С того момента я вдруг отчётливо осознала: между нами больше нет разговоров. Мы не ссорились, не повышали голос — мы просто перестали общаться. Он возвращался с работы, молча ел, устраивался перед телевизором. Я занималась кухней, потом укладывала Тараса, брала в руки книгу. Дни тянулись неделями, и за всё это время мы обменивались разве что коротким «привет» утром и дежурным «спокойной ночи» перед сном. В этом не было злобы. Лишь усталость, осевшая в доме, как мелкая пыль — сначала почти незаметная, а потом такая густая, что становилось трудно дышать.
Как‑то вечером он произнёс:
— Оксана, нам нужно поговорить.
И по тому, как это прозвучало, я сразу поняла: пришёл конец. Мы сели за стол, спокойно обсудили то, о чём давно молчали. Ни слёз, ни упрёков. Он собрал одежду и ушёл. Тарасу тогда исполнилось десять.
С тех пор мы пересекались редко — на днях рождения сына, позже на его свадьбе, потом на крестинах внука. Всегда корректно, всегда сдержанно. И ни разу за все эти годы Олег не обмолвился о той коробке. Ни намёка. Я была уверена, что он избавился от неё вместе с прочими вещами, напоминавшими о нашей общей жизни.
И вот теперь она лежала передо мной — старая, потёртая, перевязанная той самой бечёвкой. Узел, который я затянула тридцать пять лет назад, всё ещё не распустился.
Я протянула руку. Пальцы дрожали, но я заставила себя коснуться шершавой верёвки. Узел не поддавался, словно прирос. Пришлось подцепить его ногтем. В груди болезненно сжалось — будто я распутывала не бечёвку, а что‑то глубоко спрятанное внутри себя, то, что все эти годы было стянуто так же туго.
Крышка тихо скрипнула.
Наверху лежала та самая распашонка — белая, хлопковая, теперь уже с желтоватым оттенком времени. Я осторожно подняла её и поднесла к лицу. Детского запаха давно не осталось — ни присыпки, ни мыла.
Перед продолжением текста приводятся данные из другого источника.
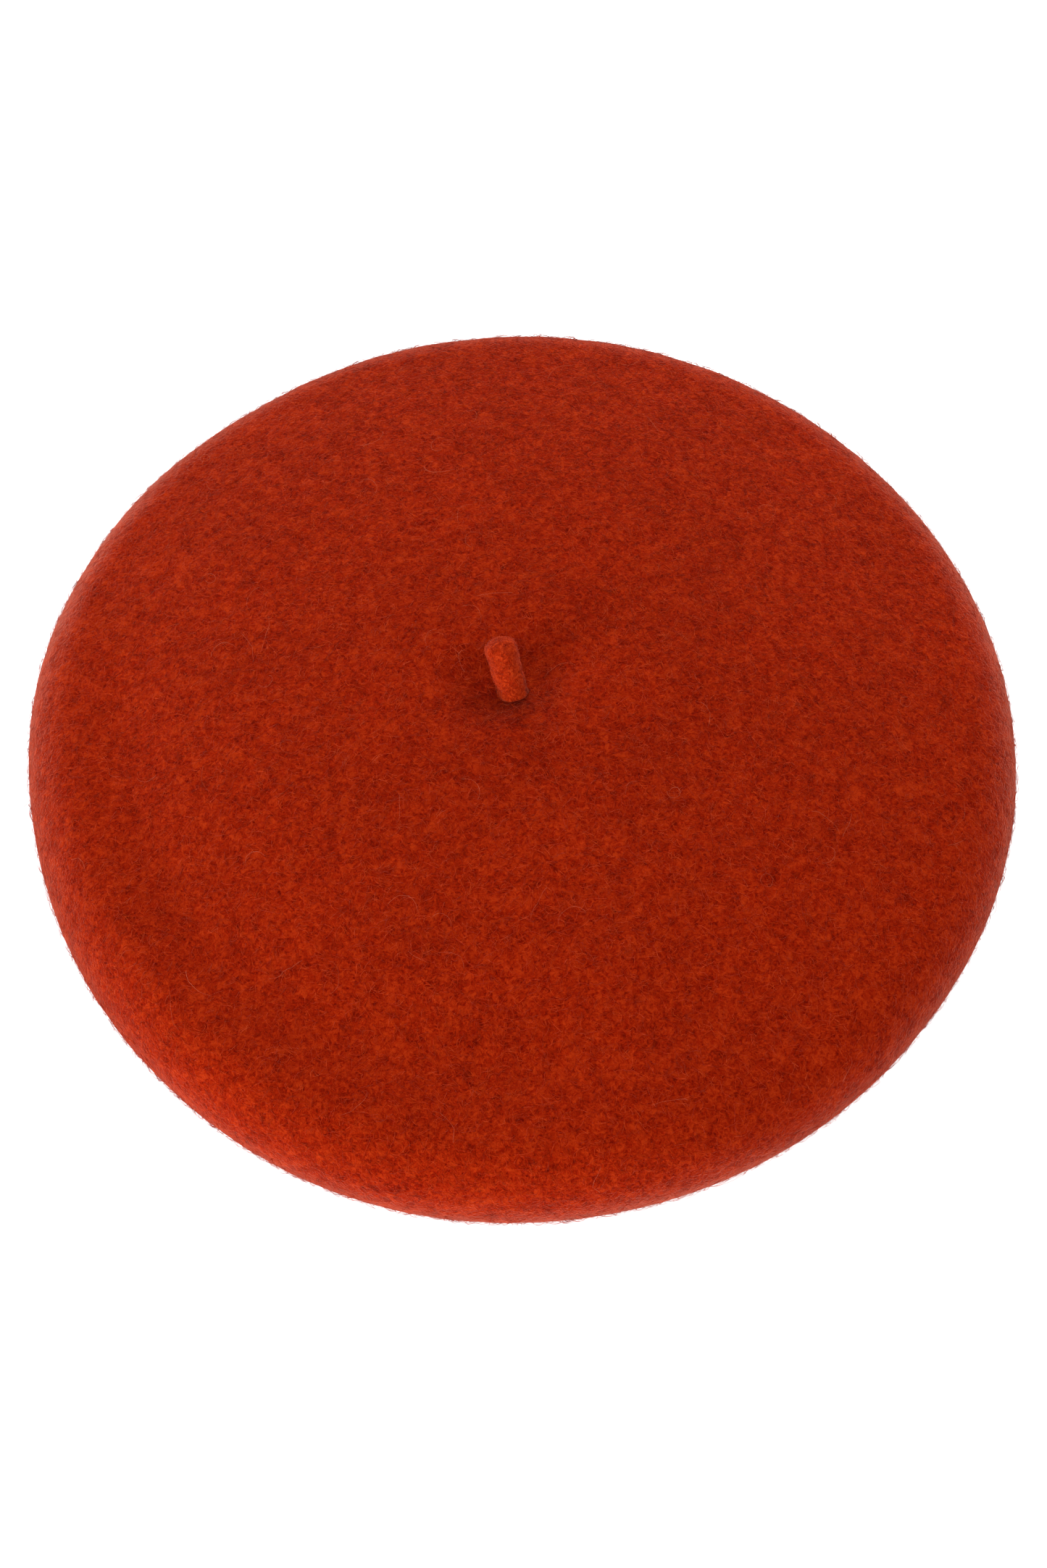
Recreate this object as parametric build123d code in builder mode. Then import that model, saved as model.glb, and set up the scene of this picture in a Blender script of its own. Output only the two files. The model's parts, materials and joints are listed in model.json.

Лишь слабый аромат старой бумаги и пыли. И всё же я задержала ткань у щеки. Перед глазами ожила картина: Олег неловко держит коробку, я поправляю одеяльце на маленьком Тарасе, медсестра что‑то говорит нам вслед. Мы выходим из роддома, солнце ослепляет, и кажется, что впереди — только счастье.
Под распашонкой оказались крошечные голубые пинетки с пуговицами. Затем — прозрачная погремушка с разноцветными шариками внутри. Я вспомнила, как Тарас впервые сжал её в кулачке, и Олег, смеясь, воскликнул: «Смотри, держит!»
А под игрушкой лежали письма.
Не одно — целая стопка, перетянутая старой резинкой, которая рассыпалась, едва я коснулась её. Я взяла верхний конверт. На нём стояла дата: «2000 год». Прошёл всего год после нашего развода.
— Мам? — Тарас осторожно коснулся моего плеча. — Всё нормально?
Я не ответила. Развернула сложенный лист. Бумага пожелтела, чернила поблёкли, но почерк я узнала сразу — размашистый, с острыми росчерками. Почерк Олега.
«Сегодня видел тебя в автобусе. Ты выходила у рынка, с тяжёлой сумкой. Я хотел подойти, помочь, но не решился. Ты шла быстро, и я испугался, что ты отвернёшься. На тебе был тот зелёный платок, который я подарил тебе на Новый год ещё до свадьбы. Я думал, ты давно от него избавилась».
Я невольно прикрыла рот ладонью. Зелёный платок… Я действительно берегла его много лет, а потом, кажется, кому‑то отдала. Уже и не вспомню кому.
Под первым письмом лежал второй конверт. Я перевернула его в руках и увидела новую дату, аккуратно выведенную тем же почерком. Сердце застучало сильнее, когда я начала распечатывать следующий лист.